Figure 1 We learn an embedding of parts from objects in ShapeNet using a part autoencoder with an implicit decoder. We show that this representation of parts is generalizable across object categories, and easily scalable to large scenes. By localizing implicit functions in a grid, we are able to reconstruct entire scenes from points via optimization of the latent grid.
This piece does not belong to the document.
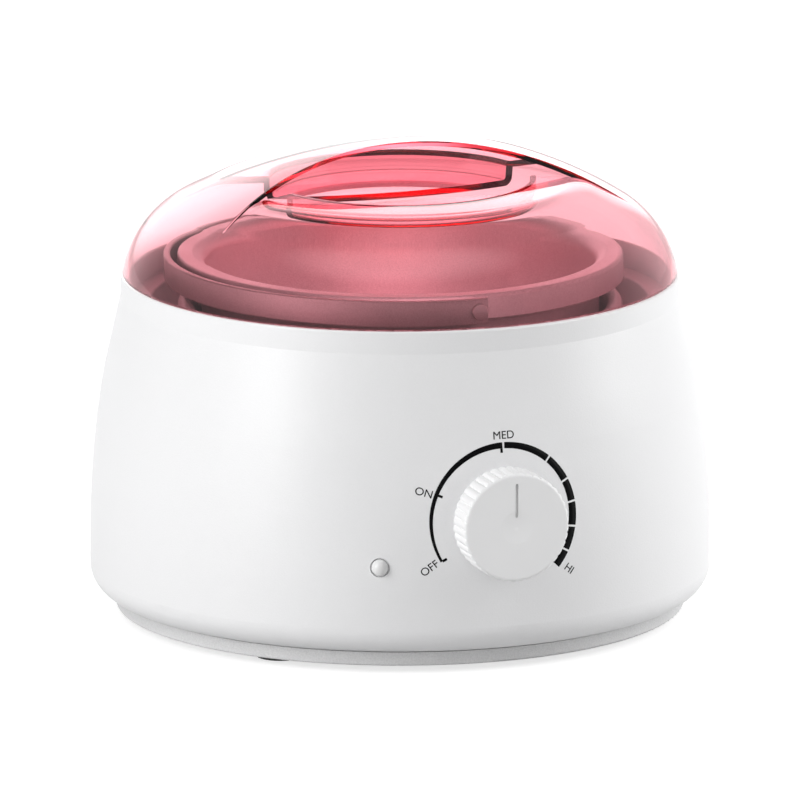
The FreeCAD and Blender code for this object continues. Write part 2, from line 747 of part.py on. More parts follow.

Shape priors learned from data are commonly used to reconstruct 3D objects from partial or noisy data. Yet no such shape priors are available for indoor scenes, since typical 3D autoencoders cannot handle their scale, complexity, or diversity. In this paper, we introduce Local Implicit Grid Representations, a new 3D shape representation designed for scalability and generality. The motivating idea is that most 3D surfaces share geometric details at some scale – i.e., at a scale smaller than an entire object and larger than a small patch. We train an autoencoder to learn an embedding of local crops of 3D shapes at that size. Then, we use the decoder as a component in a shape optimization that solves for a set of latent codes on a regular grid of overlapping crops such that an interpolation of the decoded local shapes matches a partial or noisy observation. We demonstrate the value of this proposed approach for 3D surface reconstruction from sparse point observations, showing significantly better results than alternative approaches.
Figure 2 Visualization of scene reconstruction quality versus Screened Poisson Surface Reconstruction (PSR).